Take a look at other websites that meet the needs of the same type of person you’re targeting. Consider what colors, verbiage, features, CTAs (calls to action), etc. they use to connect with the same audience.

Using your audience profile to design your website

Once you know who your ideal user is, you can design a website that turns those users into customers.

The understanding you have of your audience will influence such decisions as:

  • What headlines will be most effective
  • What the main call to action is
  • Text to visuals ratio
  • Colors
  • Fonts
  • The tone of the copy
  • How much information to give them before you ask them to take action
  • What information to give them
  • Preferred contact methods


Just as you’ve built your business around the needs of your customers, you want to create a website around the needs of your users.

Not considering your audience will turn people away from your site, attract unwanted “problem child” customers, and be ineffective in meeting the goals that you want to accomplish with your website.

Get the website design template

Ready to get a real website? Subscribe here to receive my free website design process template that you can implement as part of your own website development plan.


The #1 Way to Prevent Website Development Disaster

You’ve heard the horror stories of website development, and maybe even suffered through one yourself in the past – development processes that drag out forever, go way over budget, and/or don’t yield the desired results.

I have a tried-and-true process to avoid those nightmares and instead deliver to clients the website they really want, on time and on budget.

This is the first in a 7-part series where I’ll give you an insiders view of how I do that… so that you can apply these same best practices to your website development process.

Step 1 – State your GOAL

The best way to set your website project up for success is to start with the end in mind by considering what you need that website to do. The more specific you are about what you expect to get out of it, the better. Some possibilities include:

  • Get subscribers to sign up
  • Have people email a request for your services
  • Sell your product or service
  • Share your phone number
  • Showcase your work
  • Direct people to your storefront
  • Educate customers and prospects
  • Showcase your brand
  • Entertain


You may have multiple goals, and that’s fine, just make sure you identify one of them as your most important goal. This will allow your website to clearly point people to the most important destination. Without a clear singular direction, website visitors may be confused and take no action at all.

This is a critical first step in website development because it allows your designer to create the optimal site structure for that purpose. For example, if your goal is to have someone sign up for your newsletter, you wouldn’t want to have the same website as someone who is offering a product.

Get crystal-clear on your goals and share them with your developer

I can’t stress enough how important it is to share your goals with your website developer so they don’t create something that doesn’t help your business. No matter how great they are at their job, they can’t read your mind.

Which leads me to point out something that may seem obvious but still needs to be said: Make sure you are clear on what your goals are before you talk to a developer. If you haven’t yet nailed down what your basic goals are, hold off on creating a website until you are sure.

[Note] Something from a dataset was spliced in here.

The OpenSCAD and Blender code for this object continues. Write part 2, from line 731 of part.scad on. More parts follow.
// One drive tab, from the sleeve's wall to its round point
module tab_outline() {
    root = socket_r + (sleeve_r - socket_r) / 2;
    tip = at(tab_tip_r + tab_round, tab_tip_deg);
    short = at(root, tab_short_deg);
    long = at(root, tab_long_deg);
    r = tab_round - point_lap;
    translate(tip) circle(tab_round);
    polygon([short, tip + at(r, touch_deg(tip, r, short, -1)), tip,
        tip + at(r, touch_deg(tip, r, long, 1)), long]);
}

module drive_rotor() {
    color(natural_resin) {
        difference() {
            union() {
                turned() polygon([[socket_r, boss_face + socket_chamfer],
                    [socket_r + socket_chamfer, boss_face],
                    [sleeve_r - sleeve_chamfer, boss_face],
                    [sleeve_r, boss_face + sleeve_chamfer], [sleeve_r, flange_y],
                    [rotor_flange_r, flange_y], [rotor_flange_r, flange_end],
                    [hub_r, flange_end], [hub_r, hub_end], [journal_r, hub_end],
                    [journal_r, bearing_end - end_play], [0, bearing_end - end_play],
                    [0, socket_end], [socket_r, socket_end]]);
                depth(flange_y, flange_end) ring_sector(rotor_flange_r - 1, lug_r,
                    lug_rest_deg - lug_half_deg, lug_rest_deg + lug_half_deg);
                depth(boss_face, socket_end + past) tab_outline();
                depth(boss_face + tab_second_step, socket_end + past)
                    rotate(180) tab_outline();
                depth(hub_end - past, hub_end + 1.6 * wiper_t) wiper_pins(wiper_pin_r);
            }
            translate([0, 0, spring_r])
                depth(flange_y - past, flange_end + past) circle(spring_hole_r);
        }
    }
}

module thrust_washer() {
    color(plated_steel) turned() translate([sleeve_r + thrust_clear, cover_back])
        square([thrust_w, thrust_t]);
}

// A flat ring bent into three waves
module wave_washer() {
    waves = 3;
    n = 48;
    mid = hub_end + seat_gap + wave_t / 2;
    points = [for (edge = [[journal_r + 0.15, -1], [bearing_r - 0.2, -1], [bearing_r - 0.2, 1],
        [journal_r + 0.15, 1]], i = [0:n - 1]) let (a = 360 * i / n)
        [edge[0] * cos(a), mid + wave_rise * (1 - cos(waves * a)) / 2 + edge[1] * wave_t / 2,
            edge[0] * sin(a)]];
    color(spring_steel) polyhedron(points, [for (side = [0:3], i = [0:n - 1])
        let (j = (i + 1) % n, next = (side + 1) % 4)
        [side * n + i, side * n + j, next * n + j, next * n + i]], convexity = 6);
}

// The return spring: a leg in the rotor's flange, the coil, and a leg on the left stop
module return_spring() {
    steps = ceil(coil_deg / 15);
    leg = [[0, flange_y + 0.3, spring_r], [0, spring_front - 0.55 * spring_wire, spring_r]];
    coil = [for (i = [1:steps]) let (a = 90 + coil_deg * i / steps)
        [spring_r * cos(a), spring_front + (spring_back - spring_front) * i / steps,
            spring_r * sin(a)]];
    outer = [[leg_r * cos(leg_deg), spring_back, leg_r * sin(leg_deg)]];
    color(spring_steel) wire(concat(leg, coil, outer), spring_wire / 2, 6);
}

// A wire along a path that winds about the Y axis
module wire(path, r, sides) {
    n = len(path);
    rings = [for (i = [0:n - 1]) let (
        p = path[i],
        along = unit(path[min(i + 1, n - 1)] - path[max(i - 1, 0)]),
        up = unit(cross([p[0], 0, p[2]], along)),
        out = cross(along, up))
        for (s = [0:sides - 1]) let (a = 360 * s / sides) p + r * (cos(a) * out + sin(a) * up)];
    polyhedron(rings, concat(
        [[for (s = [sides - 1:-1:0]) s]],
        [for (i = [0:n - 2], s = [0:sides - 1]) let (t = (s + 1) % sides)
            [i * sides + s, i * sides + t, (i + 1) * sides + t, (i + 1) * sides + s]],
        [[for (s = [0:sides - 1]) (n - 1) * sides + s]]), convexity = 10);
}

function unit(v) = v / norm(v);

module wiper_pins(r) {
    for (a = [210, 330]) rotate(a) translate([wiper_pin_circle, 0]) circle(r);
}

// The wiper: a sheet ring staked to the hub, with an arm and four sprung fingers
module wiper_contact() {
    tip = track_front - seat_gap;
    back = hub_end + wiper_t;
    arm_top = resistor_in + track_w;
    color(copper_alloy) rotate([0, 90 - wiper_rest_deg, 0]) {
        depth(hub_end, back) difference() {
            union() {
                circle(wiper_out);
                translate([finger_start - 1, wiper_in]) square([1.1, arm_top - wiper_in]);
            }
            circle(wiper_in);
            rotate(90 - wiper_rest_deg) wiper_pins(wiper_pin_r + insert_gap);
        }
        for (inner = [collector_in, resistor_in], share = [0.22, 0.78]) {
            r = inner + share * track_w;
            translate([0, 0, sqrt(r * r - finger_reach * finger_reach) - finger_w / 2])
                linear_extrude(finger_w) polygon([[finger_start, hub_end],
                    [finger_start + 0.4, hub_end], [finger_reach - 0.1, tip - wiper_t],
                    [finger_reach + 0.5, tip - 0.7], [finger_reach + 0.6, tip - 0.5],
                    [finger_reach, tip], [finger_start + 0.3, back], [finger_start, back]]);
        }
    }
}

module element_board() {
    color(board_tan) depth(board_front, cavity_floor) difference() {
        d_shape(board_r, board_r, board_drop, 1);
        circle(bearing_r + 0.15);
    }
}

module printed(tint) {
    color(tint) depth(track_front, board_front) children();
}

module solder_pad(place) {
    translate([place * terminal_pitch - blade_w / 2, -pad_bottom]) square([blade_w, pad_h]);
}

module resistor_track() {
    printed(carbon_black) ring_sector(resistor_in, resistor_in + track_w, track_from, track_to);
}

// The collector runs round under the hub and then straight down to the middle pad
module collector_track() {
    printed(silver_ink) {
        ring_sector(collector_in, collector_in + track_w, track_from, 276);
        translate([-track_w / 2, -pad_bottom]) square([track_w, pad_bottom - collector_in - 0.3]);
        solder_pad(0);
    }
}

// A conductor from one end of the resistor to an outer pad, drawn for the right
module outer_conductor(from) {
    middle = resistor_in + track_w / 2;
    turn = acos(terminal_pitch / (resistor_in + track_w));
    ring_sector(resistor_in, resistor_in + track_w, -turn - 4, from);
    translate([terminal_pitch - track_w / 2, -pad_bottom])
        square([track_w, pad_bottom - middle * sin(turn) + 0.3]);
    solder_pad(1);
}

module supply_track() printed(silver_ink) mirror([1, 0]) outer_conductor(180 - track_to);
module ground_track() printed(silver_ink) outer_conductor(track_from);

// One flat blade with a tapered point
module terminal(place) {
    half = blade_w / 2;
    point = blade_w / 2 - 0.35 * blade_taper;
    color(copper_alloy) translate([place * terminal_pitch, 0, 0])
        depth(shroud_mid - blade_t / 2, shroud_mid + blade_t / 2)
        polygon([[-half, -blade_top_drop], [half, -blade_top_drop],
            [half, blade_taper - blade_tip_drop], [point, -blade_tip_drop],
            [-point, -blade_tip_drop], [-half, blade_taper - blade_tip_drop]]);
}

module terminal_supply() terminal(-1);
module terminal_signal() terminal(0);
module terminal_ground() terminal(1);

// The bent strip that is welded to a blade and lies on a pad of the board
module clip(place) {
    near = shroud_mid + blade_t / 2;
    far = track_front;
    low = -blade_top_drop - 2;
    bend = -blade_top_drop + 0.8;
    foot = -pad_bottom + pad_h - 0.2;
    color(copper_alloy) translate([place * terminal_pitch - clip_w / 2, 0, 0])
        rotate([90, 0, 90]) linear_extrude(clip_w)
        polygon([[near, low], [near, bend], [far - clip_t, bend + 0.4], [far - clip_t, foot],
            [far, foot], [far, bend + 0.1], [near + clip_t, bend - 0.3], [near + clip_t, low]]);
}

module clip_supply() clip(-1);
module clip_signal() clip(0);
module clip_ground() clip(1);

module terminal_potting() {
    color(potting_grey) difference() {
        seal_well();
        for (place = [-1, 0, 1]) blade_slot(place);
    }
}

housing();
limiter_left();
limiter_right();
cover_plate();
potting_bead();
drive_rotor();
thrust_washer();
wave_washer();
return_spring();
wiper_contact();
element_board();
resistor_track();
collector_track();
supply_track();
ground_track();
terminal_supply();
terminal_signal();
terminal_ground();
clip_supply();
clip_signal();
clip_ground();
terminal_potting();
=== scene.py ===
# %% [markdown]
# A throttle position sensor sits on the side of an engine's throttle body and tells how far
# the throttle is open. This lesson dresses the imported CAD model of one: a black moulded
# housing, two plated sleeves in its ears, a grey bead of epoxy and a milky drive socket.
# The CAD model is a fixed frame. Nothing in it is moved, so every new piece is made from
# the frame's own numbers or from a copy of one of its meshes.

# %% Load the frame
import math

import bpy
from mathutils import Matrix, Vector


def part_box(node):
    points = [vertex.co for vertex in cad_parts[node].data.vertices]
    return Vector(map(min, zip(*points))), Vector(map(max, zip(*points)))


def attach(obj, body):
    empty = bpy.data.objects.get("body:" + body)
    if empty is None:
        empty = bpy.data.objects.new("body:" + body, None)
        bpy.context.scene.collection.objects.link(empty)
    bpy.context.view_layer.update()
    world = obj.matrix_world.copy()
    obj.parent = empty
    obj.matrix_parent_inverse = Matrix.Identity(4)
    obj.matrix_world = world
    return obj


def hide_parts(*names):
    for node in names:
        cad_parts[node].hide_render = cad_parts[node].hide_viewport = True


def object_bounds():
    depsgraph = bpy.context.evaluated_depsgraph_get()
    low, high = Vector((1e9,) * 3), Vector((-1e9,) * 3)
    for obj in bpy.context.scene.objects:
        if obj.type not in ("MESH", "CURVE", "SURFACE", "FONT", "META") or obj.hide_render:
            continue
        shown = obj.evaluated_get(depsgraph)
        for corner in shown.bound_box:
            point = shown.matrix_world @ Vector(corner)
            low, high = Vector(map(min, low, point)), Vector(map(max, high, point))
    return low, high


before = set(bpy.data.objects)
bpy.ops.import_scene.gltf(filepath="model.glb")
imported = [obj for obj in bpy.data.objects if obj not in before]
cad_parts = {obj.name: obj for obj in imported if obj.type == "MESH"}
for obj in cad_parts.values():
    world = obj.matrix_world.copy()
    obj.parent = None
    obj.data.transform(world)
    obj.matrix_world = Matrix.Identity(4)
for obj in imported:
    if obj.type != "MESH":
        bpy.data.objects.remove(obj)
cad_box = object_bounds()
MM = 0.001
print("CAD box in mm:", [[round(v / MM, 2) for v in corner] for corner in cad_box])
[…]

The goal for your website will come out of your larger overall marketing goals. A website is not a miracle solution – it can’t solve problems that stem from lack of clarity on marketing strategy.

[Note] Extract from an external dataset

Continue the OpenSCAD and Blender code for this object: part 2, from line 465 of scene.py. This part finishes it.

However, when you are clear on your overall marketing goal, a website is a great tool to help you achieve that goal and is an essential part of most modern marketing plans.

What is the problem you need to solve?

It’s good to think of a website as a solution to a problem. If you can figure out what your problem is, then you are on your way to discovering what type of website will solve your problem.

What do you need more of?

Do you need more leads coming into your marketing/sales funnel? Do you want those leads to be calls, emails, or subscribers?

Are people coming to your website ready to buy and you just need to direct them to the right product? Or will they need to learn more about you and what they do before they’re ready to make a purchase decision?

Do you need better brand awareness? If so, how are you positioning yourself against the competition? Will your website be the landing place for a strong social media push?

Do you need prospects who are more qualified/educated? If so then you should direct them to an FAQ or other informative content before sending them to your contact information to request a quote.

Always start with the end in mind

Failing to consider your goals from the start will leave you with wasted time, energy and money, and lead to frustration for everyone involved in the project.

Knowing the number one thing you want visitors to do when they come to your site will set you on the path to getting the website you really want.